SHORT EXERCISE: Your answer should be a single number: the count of lines holding the word "part".

——————————

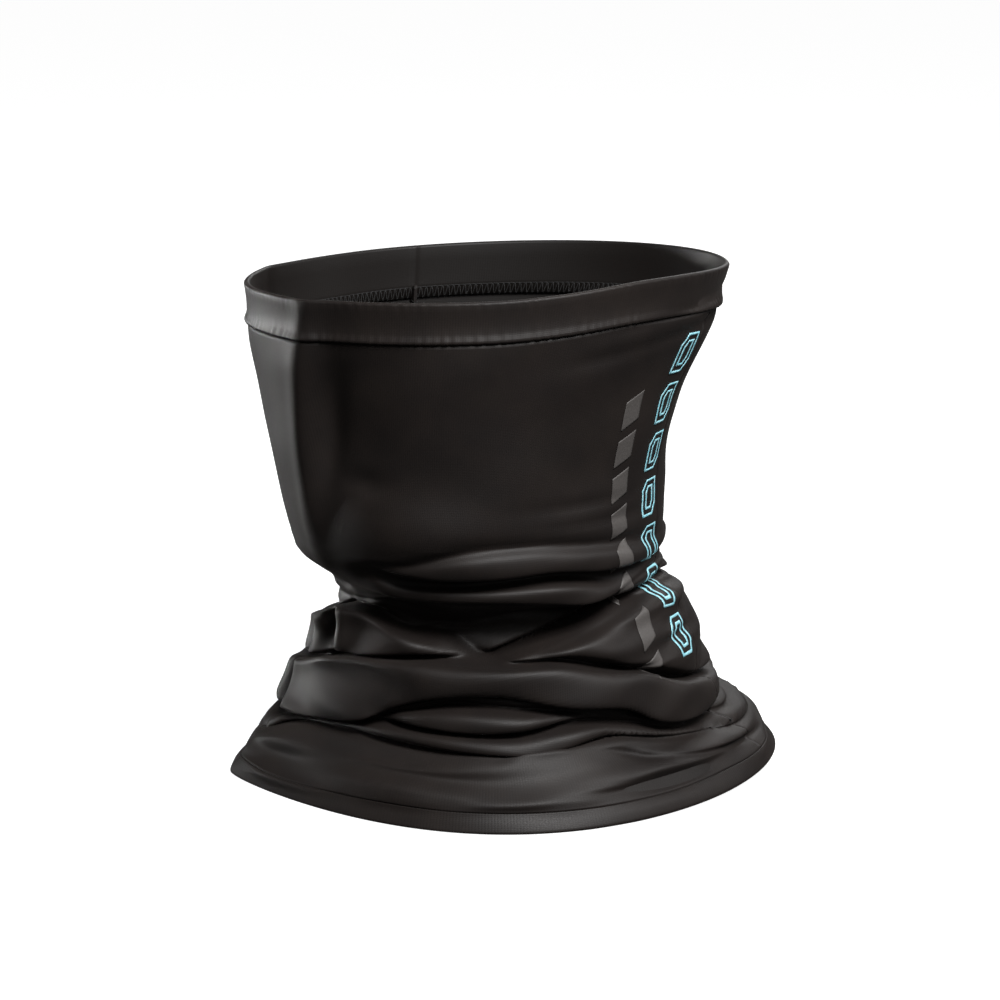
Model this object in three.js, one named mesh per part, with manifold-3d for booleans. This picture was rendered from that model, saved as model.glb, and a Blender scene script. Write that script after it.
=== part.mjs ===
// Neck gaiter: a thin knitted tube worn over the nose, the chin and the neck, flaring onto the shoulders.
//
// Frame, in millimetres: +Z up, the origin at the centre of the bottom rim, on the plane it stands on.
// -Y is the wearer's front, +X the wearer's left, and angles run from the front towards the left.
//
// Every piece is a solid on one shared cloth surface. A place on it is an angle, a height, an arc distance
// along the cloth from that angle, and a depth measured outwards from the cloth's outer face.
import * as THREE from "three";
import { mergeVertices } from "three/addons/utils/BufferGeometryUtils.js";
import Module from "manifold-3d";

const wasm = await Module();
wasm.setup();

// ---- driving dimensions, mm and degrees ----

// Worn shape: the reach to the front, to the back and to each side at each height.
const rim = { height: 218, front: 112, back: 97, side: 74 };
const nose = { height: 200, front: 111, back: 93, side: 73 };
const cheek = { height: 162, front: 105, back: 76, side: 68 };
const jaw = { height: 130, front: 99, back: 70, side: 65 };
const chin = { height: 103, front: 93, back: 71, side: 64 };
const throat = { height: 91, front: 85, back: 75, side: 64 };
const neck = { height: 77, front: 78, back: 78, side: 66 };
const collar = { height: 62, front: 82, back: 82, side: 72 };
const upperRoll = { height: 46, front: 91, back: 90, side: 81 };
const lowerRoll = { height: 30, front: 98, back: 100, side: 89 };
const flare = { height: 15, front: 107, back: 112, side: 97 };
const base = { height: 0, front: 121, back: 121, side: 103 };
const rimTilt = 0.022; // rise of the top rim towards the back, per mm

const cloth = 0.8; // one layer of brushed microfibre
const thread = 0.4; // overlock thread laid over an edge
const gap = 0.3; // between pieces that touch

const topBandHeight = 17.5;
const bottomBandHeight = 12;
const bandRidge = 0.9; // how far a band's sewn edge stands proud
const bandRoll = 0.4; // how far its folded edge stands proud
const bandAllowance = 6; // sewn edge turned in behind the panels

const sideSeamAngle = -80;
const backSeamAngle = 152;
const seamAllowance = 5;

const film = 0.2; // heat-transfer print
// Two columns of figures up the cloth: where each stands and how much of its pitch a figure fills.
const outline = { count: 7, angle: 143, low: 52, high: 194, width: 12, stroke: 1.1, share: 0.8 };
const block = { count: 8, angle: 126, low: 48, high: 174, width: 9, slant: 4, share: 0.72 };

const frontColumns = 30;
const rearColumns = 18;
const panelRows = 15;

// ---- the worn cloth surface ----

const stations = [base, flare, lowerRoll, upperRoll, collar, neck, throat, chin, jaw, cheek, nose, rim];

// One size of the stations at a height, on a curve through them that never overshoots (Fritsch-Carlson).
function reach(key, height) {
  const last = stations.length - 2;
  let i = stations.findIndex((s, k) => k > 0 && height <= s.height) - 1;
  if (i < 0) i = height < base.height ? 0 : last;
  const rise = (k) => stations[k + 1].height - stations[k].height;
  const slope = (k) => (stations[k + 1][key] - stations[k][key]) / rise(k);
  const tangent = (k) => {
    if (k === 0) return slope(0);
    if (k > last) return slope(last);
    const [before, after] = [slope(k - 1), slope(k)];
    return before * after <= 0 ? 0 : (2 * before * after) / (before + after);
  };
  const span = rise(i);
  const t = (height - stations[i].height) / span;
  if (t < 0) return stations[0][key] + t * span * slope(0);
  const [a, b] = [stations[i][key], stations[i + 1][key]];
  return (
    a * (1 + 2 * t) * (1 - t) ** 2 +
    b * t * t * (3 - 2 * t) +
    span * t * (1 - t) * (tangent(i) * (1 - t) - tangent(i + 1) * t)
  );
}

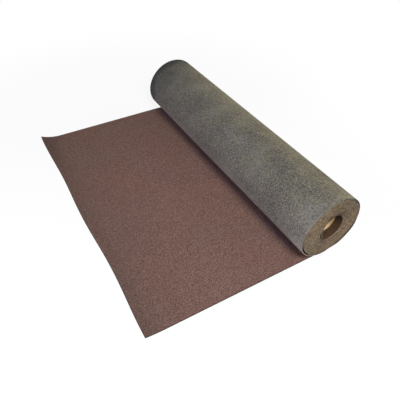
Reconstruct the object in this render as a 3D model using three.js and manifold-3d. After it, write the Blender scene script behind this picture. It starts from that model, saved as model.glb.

——————————

EXPECTED ANSWER: 2